Pretty sure anyone who entered such an event would no longer be an amateur golfer.

He mentioned that he thought that only 1 percent of golfers participated in USGA sanctioned events, and therefore would not mind this.

8 minutes ago, Jay Chizza said:

Truly great insights!  I never proposed a $100 tournament.  I gave an example of the Myrtle Beach WorldAm winner.  I think the entry fee was around $500.  The world champ walked away with roughly the equivalent in gift cards, entry fee to next years' tournament, and a trophy.  

But, let's have some fun with the Myrtle Beach WorldAM model / numbers shall we... 

I believe there were around 3,000 entries.  3,000 * $1.5M in total gross entry fees... Let's say their profit margin is 30%.  So $450,000 EBITDA.  They're not likely going to want to put profits in to a prize pool, so... 
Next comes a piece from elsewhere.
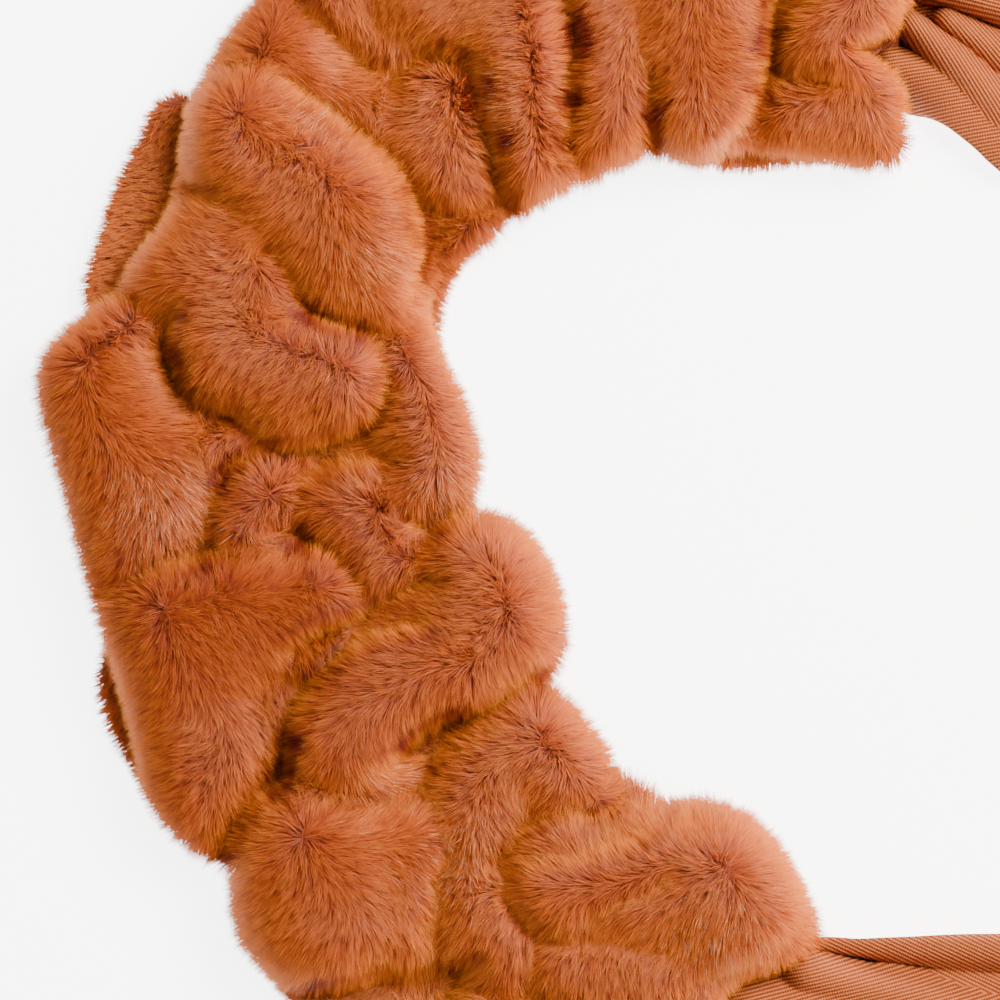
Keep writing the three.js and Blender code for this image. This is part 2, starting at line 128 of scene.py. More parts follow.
# Crest height of each fold, then two to four places along it: x, y and half width.
FOLDS = {
    "upper left shoulder": (33, [[104, 348, 26], [90, 316, 26], [88, 300, 20]]),
    "shoulder tongue": (29, [[101, 302, 17], [114, 290, 16]]),
    "upper sash": (34, [[114, 356, 20], [130, 330, 19], [150, 317, 13]]),
    "sash tail": (36, [[158, 356, 22], [165, 318, 18], [170, 290, 15], [174, 262, 13]]),
    "sunk fold": (27, [[134, 296, 14], [142, 284, 17], [146, 264, 14]]),
    "inner corner": (25, [[152, 250, 10], [148, 238, 9]]),
    "big upper fold": (42, [[78, 276, 19], [92, 267, 20], [108, 248, 24]]),
    "big fold bridge": (38, [[80, 254, 17], [90, 240, 18]]),
    "big fold tip": (35, [[106, 240, 21], [118, 226, 14]]),
    "left middle fold": (36, [[60, 244, 22], [66, 232, 25], [76, 222, 20]]),
    "lower middle fold": (39, [[76, 208, 19], [95, 200, 19], [108, 198, 15]]),
    "left cheek": (32, [[33, 199, 24], [36, 178, 22], [46, 155, 22], [40, 130, 16]]),
    "cheek flank": (28, [[62, 176, 16], [56, 152, 14]]),
    "inner cheek": (32, [[134, 204, 15], [139, 186, 18], [142, 172, 14]]),
    "inner cheek foot": (30, [[136, 162, 14], [146, 158, 10]]),
    "inner cheek root": (25, [[118, 176, 12], [124, 164, 10]]),
    "tucked fold": (27, [[80, 171, 10], [98, 171, 9]]),
    "nest left": (31, [[84, 160, 16], [80, 146, 14]]),
    "nest right": (32, [[112, 153, 15], [122, 143, 15]]),
    "lower left crest": (36, [[58, 117, 24], [82, 124, 19], [104, 130, 13]]),
    "lower left body": (33, [[58, 100, 22], [66, 80, 20], [68, 64, 17]]),
    "lower left flank": (28, [[86, 96, 13], [84, 78, 11]]),
    "roll lip": (32, [[98, 112, 10], [118, 121, 9], [138, 128, 10]]),
    "long roll": (40, [[109, 86, 16], [123, 101, 18], [142, 114, 20], [157, 130, 24]]),
    "long roll foot": (35, [[112, 86, 18], [119, 78, 15]]),
    "inner lower fold": (33, [[162, 90, 16], [176, 80, 19], [184, 68, 15]]),
    "middle lower fold": (34, [[154, 74, 15], [152, 58, 17]]),
    "inner tuft": (29, [[203, 60, 13], [214, 56, 9]]),
    "bottom left fold": (39, [[102, 46, 27], [106, 28, 24]]),
    "bottom left side": (35, [[128, 48, 17], [126, 28, 18]]),
    "bottom middle fold": (34, [[150, 36, 17], [160, 20, 17]]),
    "last big fold": (42, [[180, 40, 16], [212, 38, 22], [238, 36, 26]]),
    "last fold foot": (36, [[184, 12, 18], [212, 6, 20], [238, 14, 18]]),
    "drop left": (35, [[188, 380, 17], [197, 340, 17], [197, 300, 14], [197, 274, 13]]),
    "drop head": (37, [[204, 340, 15], [212, 326, 15]]),
    "drop right": (39, [[222, 382, 21], [224, 335, 23], [226, 302, 19], [225, 284, 16]]),
    "end crest": (38, [[284, 376, 22], [276, 335, 21], [273, 314, 18], [260, 310, 13]]),
    "end inlet": (28, [[254, 376, 16], [250, 335, 12]]),
    "end flap": (30, [[256, 282, 17], [274, 283, 18]]),
    "under edge left": (26, [[96, -4, 12], [124, -16, 17], [145, -26, 17]]),
    "under edge middle": (32, [[160, -8, 14], [160, -32, 17]]),
    "under edge right": (34, [[186, -14, 16], [188, -38, 18]]),
    "under edge end": (29, [[214, -14, 14], [206, -36, 14]]),
}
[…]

Bump the entry fee to $600.  $100 directly into prize pool for a total $300,000k purse to be divvied up between flight winners and championship round.  World Champ gets 10% of total purse and rest of field flight winners share the remaining $270k 

Just an example.  

Your example is almost identical to my pool examples. 50:1 odds on money for a 1:3000 shot of being the one lucky guy to get his money back on the trip. I know that it is fairly popular in the pool world, but I don't think that this would be quite as enticing to golfers.